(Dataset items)
------------
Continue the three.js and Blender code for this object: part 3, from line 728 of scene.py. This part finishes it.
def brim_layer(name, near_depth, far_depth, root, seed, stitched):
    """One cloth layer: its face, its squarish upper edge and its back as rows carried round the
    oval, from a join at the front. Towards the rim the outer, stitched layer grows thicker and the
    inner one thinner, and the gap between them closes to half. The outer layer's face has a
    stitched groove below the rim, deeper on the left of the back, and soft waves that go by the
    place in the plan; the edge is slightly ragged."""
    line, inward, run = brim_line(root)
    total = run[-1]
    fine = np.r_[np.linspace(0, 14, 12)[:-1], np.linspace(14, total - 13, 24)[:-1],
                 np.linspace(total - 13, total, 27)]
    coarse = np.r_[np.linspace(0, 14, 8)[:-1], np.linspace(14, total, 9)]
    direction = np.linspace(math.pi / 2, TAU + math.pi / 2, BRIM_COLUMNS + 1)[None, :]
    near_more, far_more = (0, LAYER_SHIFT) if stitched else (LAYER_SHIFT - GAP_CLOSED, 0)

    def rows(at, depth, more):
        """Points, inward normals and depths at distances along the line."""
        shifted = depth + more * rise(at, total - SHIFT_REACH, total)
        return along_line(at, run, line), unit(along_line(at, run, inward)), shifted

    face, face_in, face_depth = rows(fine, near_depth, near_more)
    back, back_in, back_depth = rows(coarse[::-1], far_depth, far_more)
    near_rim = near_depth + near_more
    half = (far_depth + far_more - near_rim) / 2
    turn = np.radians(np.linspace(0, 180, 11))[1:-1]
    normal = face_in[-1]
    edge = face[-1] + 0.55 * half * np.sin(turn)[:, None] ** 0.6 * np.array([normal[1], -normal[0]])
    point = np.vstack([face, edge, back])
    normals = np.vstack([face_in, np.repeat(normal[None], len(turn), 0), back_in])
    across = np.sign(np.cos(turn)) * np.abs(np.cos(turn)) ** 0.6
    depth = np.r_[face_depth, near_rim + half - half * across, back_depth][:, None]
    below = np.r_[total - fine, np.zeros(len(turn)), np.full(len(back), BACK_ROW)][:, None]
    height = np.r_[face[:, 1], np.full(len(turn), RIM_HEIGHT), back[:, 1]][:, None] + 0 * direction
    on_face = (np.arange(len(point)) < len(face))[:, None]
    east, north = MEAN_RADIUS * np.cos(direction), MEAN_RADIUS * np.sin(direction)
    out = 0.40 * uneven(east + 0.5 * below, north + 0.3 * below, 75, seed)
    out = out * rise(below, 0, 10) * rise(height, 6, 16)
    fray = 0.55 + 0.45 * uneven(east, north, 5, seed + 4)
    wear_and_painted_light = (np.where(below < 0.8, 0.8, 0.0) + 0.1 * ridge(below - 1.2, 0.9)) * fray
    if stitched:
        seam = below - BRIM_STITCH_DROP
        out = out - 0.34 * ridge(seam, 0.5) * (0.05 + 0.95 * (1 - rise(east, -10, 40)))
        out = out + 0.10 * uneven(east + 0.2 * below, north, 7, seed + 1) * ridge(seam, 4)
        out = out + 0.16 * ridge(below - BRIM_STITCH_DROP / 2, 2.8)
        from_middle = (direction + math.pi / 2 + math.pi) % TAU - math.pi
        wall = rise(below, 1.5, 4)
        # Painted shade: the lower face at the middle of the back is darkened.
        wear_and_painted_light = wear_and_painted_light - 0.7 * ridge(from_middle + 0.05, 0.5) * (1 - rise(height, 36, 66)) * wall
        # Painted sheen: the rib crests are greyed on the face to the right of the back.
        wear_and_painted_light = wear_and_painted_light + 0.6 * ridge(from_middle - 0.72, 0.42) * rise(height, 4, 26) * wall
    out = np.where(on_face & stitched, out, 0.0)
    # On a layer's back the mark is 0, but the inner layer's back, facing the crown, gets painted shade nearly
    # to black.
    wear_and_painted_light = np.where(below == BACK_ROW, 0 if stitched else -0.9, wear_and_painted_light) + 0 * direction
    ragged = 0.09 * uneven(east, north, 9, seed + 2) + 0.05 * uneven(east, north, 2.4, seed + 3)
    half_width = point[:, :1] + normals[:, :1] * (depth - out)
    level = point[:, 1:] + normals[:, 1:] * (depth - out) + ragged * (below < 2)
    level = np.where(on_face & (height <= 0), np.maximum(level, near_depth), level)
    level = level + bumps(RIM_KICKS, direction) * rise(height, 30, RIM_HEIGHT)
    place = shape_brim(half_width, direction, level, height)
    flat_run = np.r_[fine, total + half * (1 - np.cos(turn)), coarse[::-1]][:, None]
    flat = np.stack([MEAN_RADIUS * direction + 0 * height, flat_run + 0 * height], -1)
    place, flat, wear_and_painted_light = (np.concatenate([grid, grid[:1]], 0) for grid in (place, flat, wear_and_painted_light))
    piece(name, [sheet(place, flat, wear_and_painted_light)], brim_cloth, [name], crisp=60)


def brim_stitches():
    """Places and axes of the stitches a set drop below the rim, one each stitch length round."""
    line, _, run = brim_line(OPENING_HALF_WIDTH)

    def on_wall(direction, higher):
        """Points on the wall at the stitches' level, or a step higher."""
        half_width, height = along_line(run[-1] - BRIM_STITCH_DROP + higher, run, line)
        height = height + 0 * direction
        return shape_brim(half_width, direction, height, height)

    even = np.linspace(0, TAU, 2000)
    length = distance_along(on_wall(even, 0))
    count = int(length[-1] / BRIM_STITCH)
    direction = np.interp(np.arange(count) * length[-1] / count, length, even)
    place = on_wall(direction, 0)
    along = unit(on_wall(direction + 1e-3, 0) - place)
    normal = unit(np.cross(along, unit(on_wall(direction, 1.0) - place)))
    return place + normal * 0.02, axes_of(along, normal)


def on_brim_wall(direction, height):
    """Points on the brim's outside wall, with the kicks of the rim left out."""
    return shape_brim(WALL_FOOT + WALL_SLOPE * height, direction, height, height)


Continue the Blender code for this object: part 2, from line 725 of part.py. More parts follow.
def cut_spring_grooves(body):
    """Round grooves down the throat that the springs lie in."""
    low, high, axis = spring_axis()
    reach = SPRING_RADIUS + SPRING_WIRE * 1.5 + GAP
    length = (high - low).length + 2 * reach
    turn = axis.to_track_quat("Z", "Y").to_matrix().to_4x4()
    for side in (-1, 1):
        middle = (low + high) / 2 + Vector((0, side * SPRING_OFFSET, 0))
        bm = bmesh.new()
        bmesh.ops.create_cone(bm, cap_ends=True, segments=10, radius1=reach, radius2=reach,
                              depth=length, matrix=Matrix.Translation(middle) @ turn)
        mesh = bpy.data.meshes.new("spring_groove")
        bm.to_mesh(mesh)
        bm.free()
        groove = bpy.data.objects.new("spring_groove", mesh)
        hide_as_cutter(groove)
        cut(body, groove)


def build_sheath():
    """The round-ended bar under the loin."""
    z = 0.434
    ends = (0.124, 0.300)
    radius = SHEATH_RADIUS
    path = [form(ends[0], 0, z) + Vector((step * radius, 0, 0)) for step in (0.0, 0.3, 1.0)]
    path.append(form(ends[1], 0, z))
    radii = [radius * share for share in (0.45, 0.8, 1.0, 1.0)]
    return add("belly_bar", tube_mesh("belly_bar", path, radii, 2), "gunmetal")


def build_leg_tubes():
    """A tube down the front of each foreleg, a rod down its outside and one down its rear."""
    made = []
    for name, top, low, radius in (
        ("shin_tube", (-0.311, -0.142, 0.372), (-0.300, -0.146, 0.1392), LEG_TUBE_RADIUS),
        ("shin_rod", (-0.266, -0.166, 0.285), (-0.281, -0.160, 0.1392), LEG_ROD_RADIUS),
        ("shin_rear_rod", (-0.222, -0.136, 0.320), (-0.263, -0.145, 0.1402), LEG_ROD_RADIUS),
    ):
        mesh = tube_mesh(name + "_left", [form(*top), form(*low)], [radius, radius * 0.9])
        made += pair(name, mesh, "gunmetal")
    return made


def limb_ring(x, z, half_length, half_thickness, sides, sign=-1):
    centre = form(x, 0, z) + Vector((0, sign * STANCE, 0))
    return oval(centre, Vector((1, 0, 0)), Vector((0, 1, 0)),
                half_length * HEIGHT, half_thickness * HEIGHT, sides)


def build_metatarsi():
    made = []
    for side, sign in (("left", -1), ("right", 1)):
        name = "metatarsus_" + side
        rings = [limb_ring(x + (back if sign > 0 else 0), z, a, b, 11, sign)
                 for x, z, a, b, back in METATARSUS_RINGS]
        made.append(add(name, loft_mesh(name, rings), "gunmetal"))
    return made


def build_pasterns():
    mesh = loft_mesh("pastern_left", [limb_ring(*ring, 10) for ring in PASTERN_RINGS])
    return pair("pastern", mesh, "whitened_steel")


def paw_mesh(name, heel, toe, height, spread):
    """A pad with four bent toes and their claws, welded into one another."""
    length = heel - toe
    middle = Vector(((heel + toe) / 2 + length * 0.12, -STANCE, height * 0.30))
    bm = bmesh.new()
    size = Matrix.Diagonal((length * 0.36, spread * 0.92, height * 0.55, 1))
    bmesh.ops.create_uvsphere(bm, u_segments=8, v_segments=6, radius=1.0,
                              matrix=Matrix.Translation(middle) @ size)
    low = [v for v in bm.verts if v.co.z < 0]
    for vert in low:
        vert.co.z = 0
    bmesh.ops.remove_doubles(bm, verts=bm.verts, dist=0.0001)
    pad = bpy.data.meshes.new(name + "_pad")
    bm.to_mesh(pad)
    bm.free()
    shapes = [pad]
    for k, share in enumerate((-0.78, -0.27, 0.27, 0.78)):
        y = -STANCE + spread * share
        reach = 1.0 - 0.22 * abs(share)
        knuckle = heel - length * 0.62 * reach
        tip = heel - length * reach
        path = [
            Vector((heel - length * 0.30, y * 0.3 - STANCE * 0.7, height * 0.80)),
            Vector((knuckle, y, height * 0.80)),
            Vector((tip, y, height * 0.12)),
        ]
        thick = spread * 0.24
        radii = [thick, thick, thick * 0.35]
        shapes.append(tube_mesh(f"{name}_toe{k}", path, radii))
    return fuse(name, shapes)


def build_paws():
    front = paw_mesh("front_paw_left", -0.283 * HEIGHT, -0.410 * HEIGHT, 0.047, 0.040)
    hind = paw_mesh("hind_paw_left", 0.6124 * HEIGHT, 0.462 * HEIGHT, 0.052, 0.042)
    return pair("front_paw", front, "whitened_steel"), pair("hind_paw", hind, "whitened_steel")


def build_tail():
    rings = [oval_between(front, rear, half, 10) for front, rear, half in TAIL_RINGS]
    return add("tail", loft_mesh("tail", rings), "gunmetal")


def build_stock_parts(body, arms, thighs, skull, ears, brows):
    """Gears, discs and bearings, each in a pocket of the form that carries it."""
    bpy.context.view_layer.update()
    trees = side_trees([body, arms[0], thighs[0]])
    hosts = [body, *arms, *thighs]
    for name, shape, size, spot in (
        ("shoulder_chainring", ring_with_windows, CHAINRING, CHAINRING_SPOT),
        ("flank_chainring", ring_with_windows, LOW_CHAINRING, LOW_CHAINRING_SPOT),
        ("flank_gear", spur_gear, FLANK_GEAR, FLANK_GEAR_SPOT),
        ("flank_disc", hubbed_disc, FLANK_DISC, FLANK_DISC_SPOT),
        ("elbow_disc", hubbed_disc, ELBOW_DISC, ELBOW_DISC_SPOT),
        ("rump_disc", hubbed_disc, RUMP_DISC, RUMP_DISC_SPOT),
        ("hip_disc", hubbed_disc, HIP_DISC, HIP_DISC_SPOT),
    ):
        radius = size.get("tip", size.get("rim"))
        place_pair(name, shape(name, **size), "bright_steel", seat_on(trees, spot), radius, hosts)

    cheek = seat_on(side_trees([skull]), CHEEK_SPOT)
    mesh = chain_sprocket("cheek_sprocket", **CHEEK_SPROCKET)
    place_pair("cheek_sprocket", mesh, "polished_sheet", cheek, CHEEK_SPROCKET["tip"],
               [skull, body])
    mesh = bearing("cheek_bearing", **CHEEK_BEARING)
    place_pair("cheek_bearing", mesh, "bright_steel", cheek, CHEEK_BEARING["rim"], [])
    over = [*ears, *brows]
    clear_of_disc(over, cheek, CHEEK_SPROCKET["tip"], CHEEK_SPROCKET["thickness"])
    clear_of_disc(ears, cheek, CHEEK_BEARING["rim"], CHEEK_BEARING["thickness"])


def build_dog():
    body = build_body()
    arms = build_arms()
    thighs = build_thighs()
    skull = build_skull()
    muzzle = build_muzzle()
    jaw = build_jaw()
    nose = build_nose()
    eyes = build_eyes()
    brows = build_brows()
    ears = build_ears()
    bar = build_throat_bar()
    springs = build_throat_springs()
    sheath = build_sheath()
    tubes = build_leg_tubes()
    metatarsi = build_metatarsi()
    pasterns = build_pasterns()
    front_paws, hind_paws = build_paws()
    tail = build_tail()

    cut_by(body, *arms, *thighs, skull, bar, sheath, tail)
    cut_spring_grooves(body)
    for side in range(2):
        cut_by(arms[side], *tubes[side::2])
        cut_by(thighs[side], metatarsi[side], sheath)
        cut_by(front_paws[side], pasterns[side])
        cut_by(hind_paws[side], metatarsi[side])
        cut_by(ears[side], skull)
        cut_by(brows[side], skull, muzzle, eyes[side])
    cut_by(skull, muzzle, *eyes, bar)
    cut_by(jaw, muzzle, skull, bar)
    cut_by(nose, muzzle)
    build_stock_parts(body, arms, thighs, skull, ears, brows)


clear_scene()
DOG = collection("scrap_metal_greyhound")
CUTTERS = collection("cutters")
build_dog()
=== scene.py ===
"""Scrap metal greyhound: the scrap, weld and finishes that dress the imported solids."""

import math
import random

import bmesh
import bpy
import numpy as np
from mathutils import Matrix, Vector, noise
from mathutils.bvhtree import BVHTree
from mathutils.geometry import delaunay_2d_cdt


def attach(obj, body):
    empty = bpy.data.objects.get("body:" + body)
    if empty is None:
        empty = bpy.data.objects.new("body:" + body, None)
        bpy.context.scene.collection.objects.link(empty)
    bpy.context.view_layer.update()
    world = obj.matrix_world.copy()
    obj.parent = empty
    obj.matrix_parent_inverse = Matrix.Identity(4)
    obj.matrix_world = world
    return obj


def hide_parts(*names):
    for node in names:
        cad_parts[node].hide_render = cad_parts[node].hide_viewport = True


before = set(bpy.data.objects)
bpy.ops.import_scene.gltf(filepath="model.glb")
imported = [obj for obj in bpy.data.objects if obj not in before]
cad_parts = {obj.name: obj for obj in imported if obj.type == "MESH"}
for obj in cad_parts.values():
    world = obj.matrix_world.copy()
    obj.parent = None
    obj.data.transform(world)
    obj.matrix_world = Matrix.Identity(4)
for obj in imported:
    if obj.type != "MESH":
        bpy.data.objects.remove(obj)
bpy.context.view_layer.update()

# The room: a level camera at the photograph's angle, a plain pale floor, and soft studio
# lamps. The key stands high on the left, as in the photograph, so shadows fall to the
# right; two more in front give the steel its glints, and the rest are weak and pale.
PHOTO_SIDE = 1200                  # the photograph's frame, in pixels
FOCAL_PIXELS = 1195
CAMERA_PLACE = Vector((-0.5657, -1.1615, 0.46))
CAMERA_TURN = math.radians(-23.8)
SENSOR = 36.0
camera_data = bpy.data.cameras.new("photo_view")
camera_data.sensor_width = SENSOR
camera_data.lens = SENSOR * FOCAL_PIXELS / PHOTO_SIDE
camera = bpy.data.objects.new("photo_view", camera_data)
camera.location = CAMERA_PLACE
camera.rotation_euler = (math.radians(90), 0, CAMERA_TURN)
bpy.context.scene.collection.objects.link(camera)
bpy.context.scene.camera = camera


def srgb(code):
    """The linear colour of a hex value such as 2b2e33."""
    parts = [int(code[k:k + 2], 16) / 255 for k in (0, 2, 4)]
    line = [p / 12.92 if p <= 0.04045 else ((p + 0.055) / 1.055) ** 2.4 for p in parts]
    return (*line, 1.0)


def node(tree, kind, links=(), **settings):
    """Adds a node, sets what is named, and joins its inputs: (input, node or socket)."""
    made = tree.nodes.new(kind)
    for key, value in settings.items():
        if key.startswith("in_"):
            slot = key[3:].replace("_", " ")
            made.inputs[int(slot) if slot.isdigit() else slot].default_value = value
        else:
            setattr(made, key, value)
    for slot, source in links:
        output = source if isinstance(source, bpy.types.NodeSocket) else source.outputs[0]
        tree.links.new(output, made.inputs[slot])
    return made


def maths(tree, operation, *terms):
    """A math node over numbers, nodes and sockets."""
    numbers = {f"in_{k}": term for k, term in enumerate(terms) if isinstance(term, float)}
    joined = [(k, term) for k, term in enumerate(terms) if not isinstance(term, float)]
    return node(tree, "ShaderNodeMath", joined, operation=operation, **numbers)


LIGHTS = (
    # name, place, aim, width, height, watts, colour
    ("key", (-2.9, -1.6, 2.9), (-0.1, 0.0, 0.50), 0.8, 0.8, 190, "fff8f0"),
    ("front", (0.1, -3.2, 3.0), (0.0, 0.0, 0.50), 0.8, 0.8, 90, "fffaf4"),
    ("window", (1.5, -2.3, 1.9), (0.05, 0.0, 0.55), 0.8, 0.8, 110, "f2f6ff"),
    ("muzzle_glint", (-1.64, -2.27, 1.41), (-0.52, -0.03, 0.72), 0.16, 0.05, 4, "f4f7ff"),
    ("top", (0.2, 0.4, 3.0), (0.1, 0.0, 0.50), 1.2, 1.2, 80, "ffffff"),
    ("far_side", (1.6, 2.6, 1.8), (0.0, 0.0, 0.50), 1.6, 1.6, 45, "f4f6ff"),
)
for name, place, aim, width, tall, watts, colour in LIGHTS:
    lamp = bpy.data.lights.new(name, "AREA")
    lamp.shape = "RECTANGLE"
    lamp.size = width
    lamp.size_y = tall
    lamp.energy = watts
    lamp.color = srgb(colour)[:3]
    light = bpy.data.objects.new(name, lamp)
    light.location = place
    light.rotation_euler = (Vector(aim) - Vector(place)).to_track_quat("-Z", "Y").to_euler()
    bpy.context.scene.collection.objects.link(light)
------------
◆ Task:
Extract, word for word, the line containing "cut_by(body, *arms, *thighs, skull, bar, sheath, tail)", the line containing "obj.parent = empty", and every line between them.

◆ Result of the task:
    cut_by(body, *arms, *thighs, skull, bar, sheath, tail)
    cut_spring_grooves(body)
    for side in range(2):
        cut_by(arms[side], *tubes[side::2])
        cut_by(thighs[side], metatarsi[side], sheath)
        cut_by(front_paws[side], pasterns[side])
        cut_by(hind_paws[side], metatarsi[side])
        cut_by(ears[side], skull)
        cut_by(brows[side], skull, muzzle, eyes[side])
    cut_by(skull, muzzle, *eyes, bar)
    cut_by(jaw, muzzle, skull, bar)
    cut_by(nose, muzzle)
    build_stock_parts(body, arms, thighs, skull, ears, brows)


clear_scene()
DOG = collection("scrap_metal_greyhound")
CUTTERS = collection("cutters")
build_dog()
=== scene.py ===
"""Scrap metal greyhound: the scrap, weld and finishes that dress the imported solids."""

import math
import random

import bmesh
import bpy
import numpy as np
from mathutils import Matrix, Vector, noise
from mathutils.bvhtree import BVHTree
from mathutils.geometry import delaunay_2d_cdt


def attach(obj, body):
    empty = bpy.data.objects.get("body:" + body)
    if empty is None:
        empty = bpy.data.objects.new("body:" + body, None)
        bpy.context.scene.collection.objects.link(empty)
    bpy.context.view_layer.update()
    world = obj.matrix_world.copy()
    obj.parent = empty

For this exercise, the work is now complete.